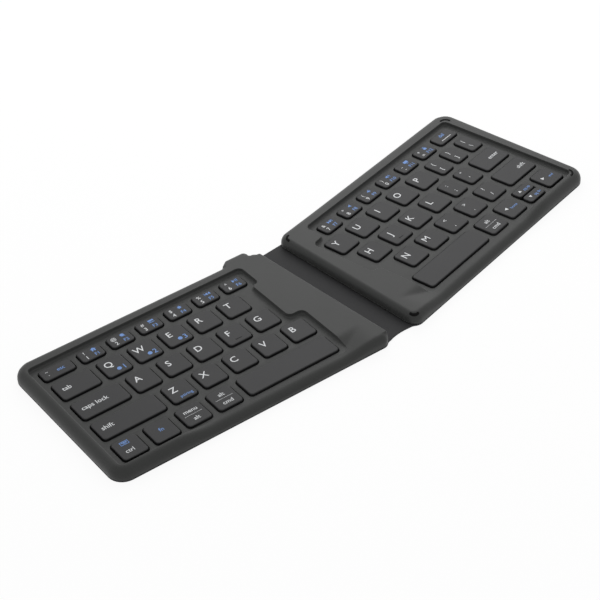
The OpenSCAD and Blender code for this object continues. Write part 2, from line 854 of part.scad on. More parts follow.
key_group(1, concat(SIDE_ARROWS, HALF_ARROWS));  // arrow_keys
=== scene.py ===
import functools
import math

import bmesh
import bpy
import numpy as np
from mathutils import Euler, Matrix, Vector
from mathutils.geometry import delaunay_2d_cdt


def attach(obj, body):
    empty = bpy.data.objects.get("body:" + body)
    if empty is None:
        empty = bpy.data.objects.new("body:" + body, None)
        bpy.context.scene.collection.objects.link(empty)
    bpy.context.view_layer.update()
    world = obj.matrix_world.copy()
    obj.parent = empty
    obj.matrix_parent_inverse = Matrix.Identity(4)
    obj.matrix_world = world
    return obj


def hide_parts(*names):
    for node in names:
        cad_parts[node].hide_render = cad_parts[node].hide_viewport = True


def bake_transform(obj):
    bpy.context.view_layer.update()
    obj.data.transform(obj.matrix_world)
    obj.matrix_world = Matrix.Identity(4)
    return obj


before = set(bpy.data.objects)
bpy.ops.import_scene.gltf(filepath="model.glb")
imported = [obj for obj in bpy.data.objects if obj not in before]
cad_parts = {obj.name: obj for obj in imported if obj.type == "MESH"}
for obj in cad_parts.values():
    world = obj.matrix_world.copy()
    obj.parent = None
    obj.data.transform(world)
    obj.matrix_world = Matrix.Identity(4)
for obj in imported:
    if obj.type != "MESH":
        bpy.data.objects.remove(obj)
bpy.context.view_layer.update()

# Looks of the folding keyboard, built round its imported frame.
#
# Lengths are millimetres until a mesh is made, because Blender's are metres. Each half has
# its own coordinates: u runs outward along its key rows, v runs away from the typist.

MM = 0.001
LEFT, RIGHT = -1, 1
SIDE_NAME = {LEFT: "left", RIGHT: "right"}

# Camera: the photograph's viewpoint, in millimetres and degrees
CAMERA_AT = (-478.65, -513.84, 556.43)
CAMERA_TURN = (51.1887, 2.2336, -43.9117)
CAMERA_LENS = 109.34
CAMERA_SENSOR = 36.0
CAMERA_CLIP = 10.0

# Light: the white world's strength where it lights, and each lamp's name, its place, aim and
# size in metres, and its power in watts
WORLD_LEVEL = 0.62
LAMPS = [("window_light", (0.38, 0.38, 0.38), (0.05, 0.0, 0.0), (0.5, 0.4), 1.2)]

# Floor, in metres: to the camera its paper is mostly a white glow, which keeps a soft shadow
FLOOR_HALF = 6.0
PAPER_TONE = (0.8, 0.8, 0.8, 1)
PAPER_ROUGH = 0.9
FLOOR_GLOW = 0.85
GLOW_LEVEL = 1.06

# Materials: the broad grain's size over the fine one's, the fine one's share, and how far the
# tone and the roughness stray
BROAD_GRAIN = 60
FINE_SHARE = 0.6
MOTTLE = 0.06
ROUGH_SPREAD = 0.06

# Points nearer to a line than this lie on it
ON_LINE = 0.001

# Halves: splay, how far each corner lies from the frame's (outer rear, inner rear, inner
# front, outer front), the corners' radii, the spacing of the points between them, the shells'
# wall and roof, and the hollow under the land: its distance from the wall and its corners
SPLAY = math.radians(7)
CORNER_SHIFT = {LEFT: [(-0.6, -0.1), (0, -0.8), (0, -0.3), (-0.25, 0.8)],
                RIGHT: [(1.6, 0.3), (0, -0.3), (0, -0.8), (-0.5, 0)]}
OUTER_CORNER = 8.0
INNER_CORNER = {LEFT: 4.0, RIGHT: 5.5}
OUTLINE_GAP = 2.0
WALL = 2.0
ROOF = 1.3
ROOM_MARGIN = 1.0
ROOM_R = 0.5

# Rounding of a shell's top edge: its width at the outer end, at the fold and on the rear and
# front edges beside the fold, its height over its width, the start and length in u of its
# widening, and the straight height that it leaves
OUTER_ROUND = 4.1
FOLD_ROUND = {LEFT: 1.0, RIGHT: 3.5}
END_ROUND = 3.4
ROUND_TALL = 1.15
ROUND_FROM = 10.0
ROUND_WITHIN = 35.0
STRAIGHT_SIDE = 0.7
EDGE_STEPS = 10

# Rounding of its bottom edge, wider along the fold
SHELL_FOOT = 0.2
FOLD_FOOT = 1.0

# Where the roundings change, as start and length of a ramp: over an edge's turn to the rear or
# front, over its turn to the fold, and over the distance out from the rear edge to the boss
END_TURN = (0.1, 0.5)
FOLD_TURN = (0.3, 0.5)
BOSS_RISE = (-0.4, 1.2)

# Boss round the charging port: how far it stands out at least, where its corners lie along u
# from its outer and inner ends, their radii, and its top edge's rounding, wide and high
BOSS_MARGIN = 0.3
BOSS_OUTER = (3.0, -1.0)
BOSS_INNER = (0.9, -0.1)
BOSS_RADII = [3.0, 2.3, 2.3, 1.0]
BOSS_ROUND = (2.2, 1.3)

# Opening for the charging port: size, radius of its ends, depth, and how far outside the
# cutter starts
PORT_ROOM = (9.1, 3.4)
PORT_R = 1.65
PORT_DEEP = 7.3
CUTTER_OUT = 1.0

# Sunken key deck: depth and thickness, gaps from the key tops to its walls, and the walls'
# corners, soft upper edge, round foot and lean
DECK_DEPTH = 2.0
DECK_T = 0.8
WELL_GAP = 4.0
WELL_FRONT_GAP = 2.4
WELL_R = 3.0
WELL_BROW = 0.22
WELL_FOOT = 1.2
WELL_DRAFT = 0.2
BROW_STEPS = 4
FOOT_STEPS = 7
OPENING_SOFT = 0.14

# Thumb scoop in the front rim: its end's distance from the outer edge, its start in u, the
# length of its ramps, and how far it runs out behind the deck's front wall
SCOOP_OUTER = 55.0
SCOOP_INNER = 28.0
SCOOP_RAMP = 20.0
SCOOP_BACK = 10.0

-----

**Problem**
From the data above, extract every line in its exact form.

**Answer**
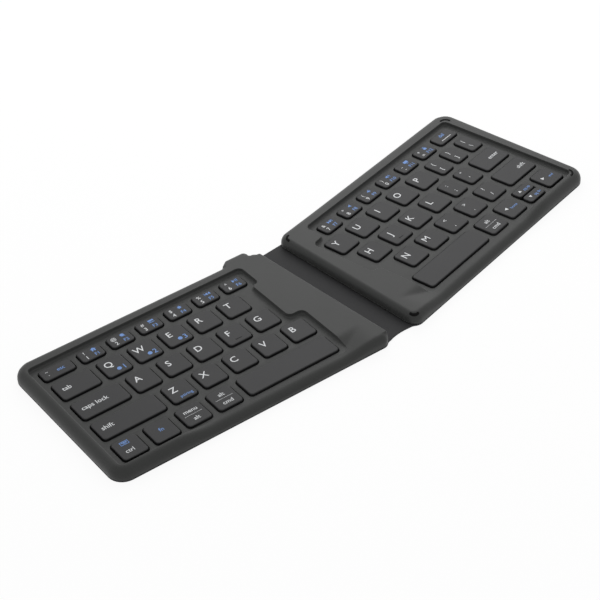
The OpenSCAD and Blender code for this object continues. Write part 2, from line 854 of part.scad on. More parts follow.
key_group(1, concat(SIDE_ARROWS, HALF_ARROWS));  // arrow_keys
=== scene.py ===
import functools
import math

import bmesh
import bpy
import numpy as np
from mathutils import Euler, Matrix, Vector
from mathutils.geometry import delaunay_2d_cdt


def attach(obj, body):
    empty = bpy.data.objects.get("body:" + body)
    if empty is None:
        empty = bpy.data.objects.new("body:" + body, None)
        bpy.context.scene.collection.objects.link(empty)
    bpy.context.view_layer.update()
    world = obj.matrix_world.copy()
    obj.parent = empty
    obj.matrix_parent_inverse = Matrix.Identity(4)
    obj.matrix_world = world
    return obj


def hide_parts(*names):
    for node in names:
        cad_parts[node].hide_render = cad_parts[node].hide_viewport = True


def bake_transform(obj):
    bpy.context.view_layer.update()
    obj.data.transform(obj.matrix_world)
    obj.matrix_world = Matrix.Identity(4)
    return obj


before = set(bpy.data.objects)
bpy.ops.import_scene.gltf(filepath="model.glb")
imported = [obj for obj in bpy.data.objects if obj not in before]
cad_parts = {obj.name: obj for obj in imported if obj.type == "MESH"}
for obj in cad_parts.values():
    world = obj.matrix_world.copy()
    obj.parent = None
    obj.data.transform(world)
    obj.matrix_world = Matrix.Identity(4)
for obj in imported:
    if obj.type != "MESH":
        bpy.data.objects.remove(obj)
bpy.context.view_layer.update()

# Looks of the folding keyboard, built round its imported frame.
#
# Lengths are millimetres until a mesh is made, because Blender's are metres. Each half has
# its own coordinates: u runs outward along its key rows, v runs away from the typist.

MM = 0.001
LEFT, RIGHT = -1, 1
SIDE_NAME = {LEFT: "left", RIGHT: "right"}

# Camera: the photograph's viewpoint, in millimetres and degrees
CAMERA_AT = (-478.65, -513.84, 556.43)
CAMERA_TURN = (51.1887, 2.2336, -43.9117)
CAMERA_LENS = 109.34
CAMERA_SENSOR = 36.0
CAMERA_CLIP = 10.0

# Light: the white world's strength where it lights, and each lamp's name, its place, aim and
# size in metres, and its power in watts
WORLD_LEVEL = 0.62
LAMPS = [("window_light", (0.38, 0.38, 0.38), (0.05, 0.0, 0.0), (0.5, 0.4), 1.2)]

# Floor, in metres: to the camera its paper is mostly a white glow, which keeps a soft shadow
FLOOR_HALF = 6.0
PAPER_TONE = (0.8, 0.8, 0.8, 1)
PAPER_ROUGH = 0.9
FLOOR_GLOW = 0.85
GLOW_LEVEL = 1.06

# Materials: the broad grain's size over the fine one's, the fine one's share, and how far the
# tone and the roughness stray
BROAD_GRAIN = 60
FINE_SHARE = 0.6
MOTTLE = 0.06
ROUGH_SPREAD = 0.06

# Points nearer to a line than this lie on it
ON_LINE = 0.001

# Halves: splay, how far each corner lies from the frame's (outer rear, inner rear, inner
# front, outer front), the corners' radii, the spacing of the points between them, the shells'
# wall and roof, and the hollow under the land: its distance from the wall and its corners
SPLAY = math.radians(7)
CORNER_SHIFT = {LEFT: [(-0.6, -0.1), (0, -0.8), (0, -0.3), (-0.25, 0.8)],
                RIGHT: [(1.6, 0.3), (0, -0.3), (0, -0.8), (-0.5, 0)]}
OUTER_CORNER = 8.0
INNER_CORNER = {LEFT: 4.0, RIGHT: 5.5}
OUTLINE_GAP = 2.0
WALL = 2.0
ROOF = 1.3
ROOM_MARGIN = 1.0
ROOM_R = 0.5

# Rounding of a shell's top edge: its width at the outer end, at the fold and on the rear and
# front edges beside the fold, its height over its width, the start and length in u of its
# widening, and the straight height that it leaves
OUTER_ROUND = 4.1
FOLD_ROUND = {LEFT: 1.0, RIGHT: 3.5}
END_ROUND = 3.4
ROUND_TALL = 1.15
ROUND_FROM = 10.0
ROUND_WITHIN = 35.0
STRAIGHT_SIDE = 0.7
EDGE_STEPS = 10

# Rounding of its bottom edge, wider along the fold
SHELL_FOOT = 0.2
FOLD_FOOT = 1.0

# Where the roundings change, as start and length of a ramp: over an edge's turn to the rear or
# front, over its turn to the fold, and over the distance out from the rear edge to the boss
END_TURN = (0.1, 0.5)
FOLD_TURN = (0.3, 0.5)
BOSS_RISE = (-0.4, 1.2)

# Boss round the charging port: how far it stands out at least, where its corners lie along u
# from its outer and inner ends, their radii, and its top edge's rounding, wide and high
BOSS_MARGIN = 0.3
BOSS_OUTER = (3.0, -1.0)
BOSS_INNER = (0.9, -0.1)
BOSS_RADII = [3.0, 2.3, 2.3, 1.0]
BOSS_ROUND = (2.2, 1.3)

# Opening for the charging port: size, radius of its ends, depth, and how far outside the
# cutter starts
PORT_ROOM = (9.1, 3.4)
PORT_R = 1.65
PORT_DEEP = 7.3
CUTTER_OUT = 1.0

# Sunken key deck: depth and thickness, gaps from the key tops to its walls, and the walls'
# corners, soft upper edge, round foot and lean
DECK_DEPTH = 2.0
DECK_T = 0.8
WELL_GAP = 4.0
WELL_FRONT_GAP = 2.4
WELL_R = 3.0
WELL_BROW = 0.22
WELL_FOOT = 1.2
WELL_DRAFT = 0.2
BROW_STEPS = 4
FOOT_STEPS = 7
OPENING_SOFT = 0.14

# Thumb scoop in the front rim: its end's distance from the outer edge, its start in u, the
# length of its ramps, and how far it runs out behind the deck's front wall
SCOOP_OUTER = 55.0
SCOOP_INNER = 28.0
SCOOP_RAMP = 20.0
SCOOP_BACK = 10.0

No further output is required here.